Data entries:
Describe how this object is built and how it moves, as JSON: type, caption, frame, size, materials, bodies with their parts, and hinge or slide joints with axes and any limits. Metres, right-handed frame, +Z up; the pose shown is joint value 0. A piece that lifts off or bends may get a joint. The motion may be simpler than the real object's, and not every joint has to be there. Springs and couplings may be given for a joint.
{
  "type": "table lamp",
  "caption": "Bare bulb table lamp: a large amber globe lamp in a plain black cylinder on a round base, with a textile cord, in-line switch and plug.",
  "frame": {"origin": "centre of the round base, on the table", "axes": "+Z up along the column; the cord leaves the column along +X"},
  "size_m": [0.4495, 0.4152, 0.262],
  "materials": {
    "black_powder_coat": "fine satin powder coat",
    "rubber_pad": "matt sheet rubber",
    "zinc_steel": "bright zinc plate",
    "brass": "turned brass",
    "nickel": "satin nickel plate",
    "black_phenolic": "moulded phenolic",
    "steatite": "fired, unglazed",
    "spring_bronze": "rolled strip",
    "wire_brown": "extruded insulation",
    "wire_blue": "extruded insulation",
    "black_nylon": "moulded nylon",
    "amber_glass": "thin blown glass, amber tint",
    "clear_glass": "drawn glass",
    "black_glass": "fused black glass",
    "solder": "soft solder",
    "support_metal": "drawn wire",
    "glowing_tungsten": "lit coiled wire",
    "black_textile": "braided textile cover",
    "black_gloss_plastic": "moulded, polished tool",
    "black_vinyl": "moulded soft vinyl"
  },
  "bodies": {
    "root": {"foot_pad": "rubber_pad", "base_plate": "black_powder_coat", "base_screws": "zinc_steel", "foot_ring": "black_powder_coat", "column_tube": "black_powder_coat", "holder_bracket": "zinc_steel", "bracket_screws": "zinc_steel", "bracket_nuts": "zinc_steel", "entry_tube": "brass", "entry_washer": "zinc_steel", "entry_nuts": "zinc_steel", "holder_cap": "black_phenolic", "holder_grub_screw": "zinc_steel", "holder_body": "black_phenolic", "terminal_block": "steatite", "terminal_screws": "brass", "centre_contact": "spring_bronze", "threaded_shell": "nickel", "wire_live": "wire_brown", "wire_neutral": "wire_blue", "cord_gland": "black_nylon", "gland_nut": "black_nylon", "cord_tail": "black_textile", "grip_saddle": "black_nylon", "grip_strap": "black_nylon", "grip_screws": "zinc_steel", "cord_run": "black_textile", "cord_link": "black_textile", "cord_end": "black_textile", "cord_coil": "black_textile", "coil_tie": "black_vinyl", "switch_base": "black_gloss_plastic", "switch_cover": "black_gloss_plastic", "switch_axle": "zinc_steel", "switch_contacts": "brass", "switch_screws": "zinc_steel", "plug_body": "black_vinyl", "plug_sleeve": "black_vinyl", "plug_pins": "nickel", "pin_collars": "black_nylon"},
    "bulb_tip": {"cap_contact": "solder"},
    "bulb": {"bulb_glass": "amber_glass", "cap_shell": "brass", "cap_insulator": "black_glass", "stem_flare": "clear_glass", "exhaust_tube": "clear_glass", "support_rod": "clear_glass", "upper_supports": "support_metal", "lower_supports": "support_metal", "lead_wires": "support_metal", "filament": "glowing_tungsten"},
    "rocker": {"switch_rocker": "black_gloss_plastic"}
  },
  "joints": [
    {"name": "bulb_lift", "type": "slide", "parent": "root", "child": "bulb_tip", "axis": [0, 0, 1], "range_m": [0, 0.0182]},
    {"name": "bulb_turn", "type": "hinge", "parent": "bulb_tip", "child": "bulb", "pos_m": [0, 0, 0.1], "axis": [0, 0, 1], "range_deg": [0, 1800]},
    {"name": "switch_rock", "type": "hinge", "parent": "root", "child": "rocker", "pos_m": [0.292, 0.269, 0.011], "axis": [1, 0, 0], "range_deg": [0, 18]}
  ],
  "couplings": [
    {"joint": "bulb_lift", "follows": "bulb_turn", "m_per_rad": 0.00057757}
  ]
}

--

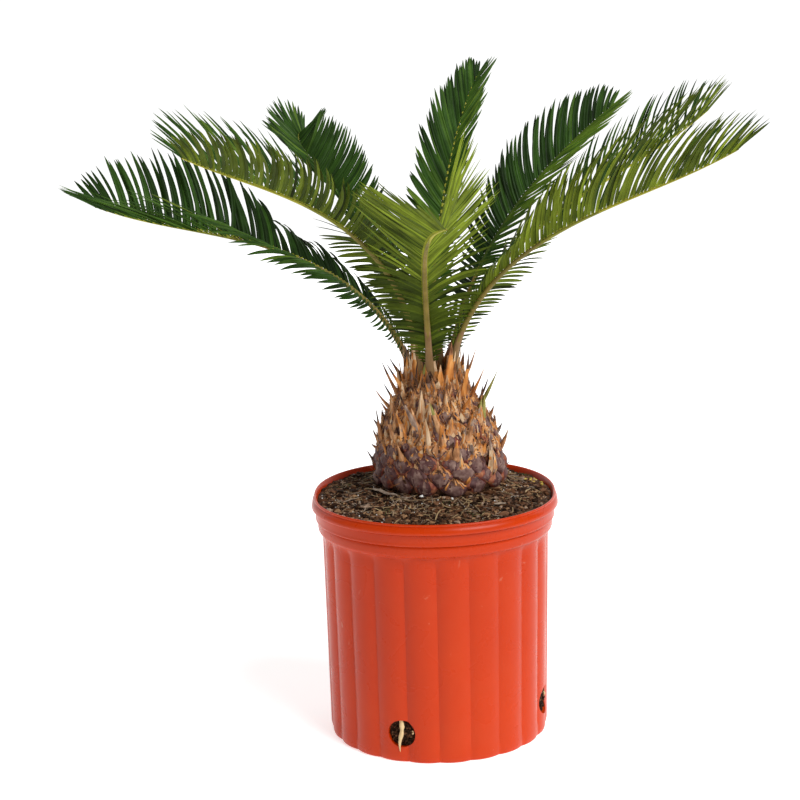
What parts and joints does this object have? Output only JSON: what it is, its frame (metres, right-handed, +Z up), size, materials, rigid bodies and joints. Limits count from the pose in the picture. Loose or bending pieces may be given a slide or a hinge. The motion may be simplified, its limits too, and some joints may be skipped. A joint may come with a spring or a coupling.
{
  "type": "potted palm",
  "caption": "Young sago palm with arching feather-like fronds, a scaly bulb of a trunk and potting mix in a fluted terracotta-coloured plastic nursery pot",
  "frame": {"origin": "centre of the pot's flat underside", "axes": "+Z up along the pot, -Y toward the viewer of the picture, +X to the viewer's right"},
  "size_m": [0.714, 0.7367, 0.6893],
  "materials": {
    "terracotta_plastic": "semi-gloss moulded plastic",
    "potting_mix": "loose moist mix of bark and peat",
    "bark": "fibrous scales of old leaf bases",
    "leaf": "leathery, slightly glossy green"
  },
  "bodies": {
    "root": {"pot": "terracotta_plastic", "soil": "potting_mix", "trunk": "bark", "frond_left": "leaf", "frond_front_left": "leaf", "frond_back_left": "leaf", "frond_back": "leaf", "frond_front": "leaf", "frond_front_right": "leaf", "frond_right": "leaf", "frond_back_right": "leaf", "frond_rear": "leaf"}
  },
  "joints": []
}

BRIEF:
Above are the records. Identify each line that contains the word "picture".

THE RESPONSE:
What parts and joints does this object have? Output only JSON: what it is, its frame (metres, right-handed, +Z up), size, materials, rigid bodies and joints. Limits count from the pose in the picture. Loose or bending pieces may be given a slide or a hinge. The motion may be simplified, its limits too, and some joints may be skipped. A joint may come with a spring or a coupling.
  "frame": {"origin": "centre of the pot's flat underside", "axes": "+Z up along the pot, -Y toward the viewer of the picture, +X to the viewer's right"},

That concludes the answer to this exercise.